Tunnel adapter Teredo Tunneling Pseudo-Interface:

Connection-specific DNS Suffix . :
Description . . . . . . . . . . . : Teredo Tunneling Pseudo-Interface
Physical Address. . . . . . . . . : 00-00-00-00-00-00-00-E0
DHCP Enabled. . . . . . . . . . . : No
Autoconfiguration Enabled . . . . : Yes
IPv6 Address. . . . . . . . . . . : 2001:0:4137:9e76:10:39aa:47ec:f88f(Prefer
red)
Link-local IPv6 Address . . . . . : fe80::10:39aa:47ec:f88f%12(Preferred)
Default Gateway . . . . . . . . . : ::
NetBIOS over Tcpip. . . . . . . . : Disabled



This is what I get with ipconfig/all with the modem connected.

And in the westel modem main area, the IP Address lists starts with 184.


----------



## TheCyberMan

*Re: Netgear n300 (DGN2200) connection issue*

So the westell is a DSL cable modem you should be able to copy the DSL settings from that to the netgear pay attention whether it is a PPoA or PPoE, Dynamic or static connection because it will have to be set to one of those in the netgear in order for the correct connection details to be inputted.

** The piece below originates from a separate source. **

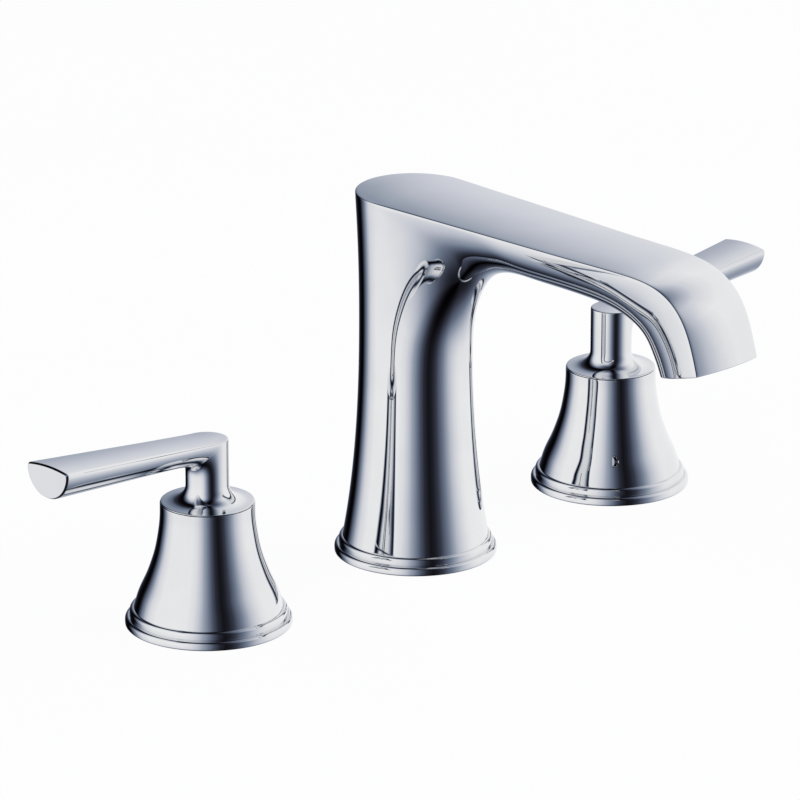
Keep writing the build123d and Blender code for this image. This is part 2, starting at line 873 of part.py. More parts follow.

Please make a note of your settings in the westell and transfer over to netgear the screen may look something like this:


----------



## Votter

*Re: Netgear n300 (DGN2200) connection issue*

Broadband Connection Type:	Bridge
DHCP Results	DHCP Server Discovered
PPPoE Results	Not Tested
Last VC Tested (VPI / VCI)	0 / 35
DNS Server.. Domain Name: myhome.westell.com

Those are the things I could find in the westell modem. Try and transfer this to the netgear one now then?


----------



## TheCyberMan

*Re: Netgear n300 (DGN2200) connection issue*

Yes the netgear set to bridge mode and VPI and VCI to those settings and set the service catergory and encapsulation mode to the same as the westell as well if that is applicable.


----------



## Votter

*Re: Netgear n300 (DGN2200) connection issue*

Router Status


Hardware Version	DGN2200
Firmware Version	V1.0.0.36_7.0.36NA
GUI Language Version	V1.0.0.25

Internet Port
MAC Address	6c:f0:49:03:2e:a5
IP Address	0.0.0.0
Network Type	DHCPClient
IP Subnet Mask	0.0.0.0
Gateway IP Address	0.0.0.0
Domain Name Server 
0.0.0.0

LAN Port
MAC Address	20:4E:7F:13:252
IP Address	192.168.0.1
DHCP	On
IP Subnet Mask	255.255.255.0

Modem
ADSL Firmware Version	A2pB025c1.d21j2
Modem Status	connected
VPI	0
VCI	35

Wireless Port
Name (SSID)	NETGEAR75
Region	United States
Channel	Auto (1)
Mode	Up to 145 Mbps
Wireless AP	On
Broadcast Name	On


That's the router status after I tried changing the settings and things. It shows the modem is connected, but it has no internet port connection?


----------



## TheCyberMan

*Re: Netgear n300 (DGN2200) connection issue*

How is the modem/router connected to the phoneline it should be spliiter to phone socket then router with RJ11 cable from DSL on router to DSL socket on splitter and phone to phone marked socket on splitter.
Or is your service using fiber optic?

As you are not receiving an ip on WAN.


----------



## Votter

*Re: Netgear n300 (DGN2200) connection issue*

our jack has 2 connects, so I don't use the filter at this location. Same as I have done with the regular modem. The dsl line is connected directly to the ADSL2+ modem router, ethernet goes from computer to the ADSL2+ modem router also. The dsl connection is made, as the light stays solid green. 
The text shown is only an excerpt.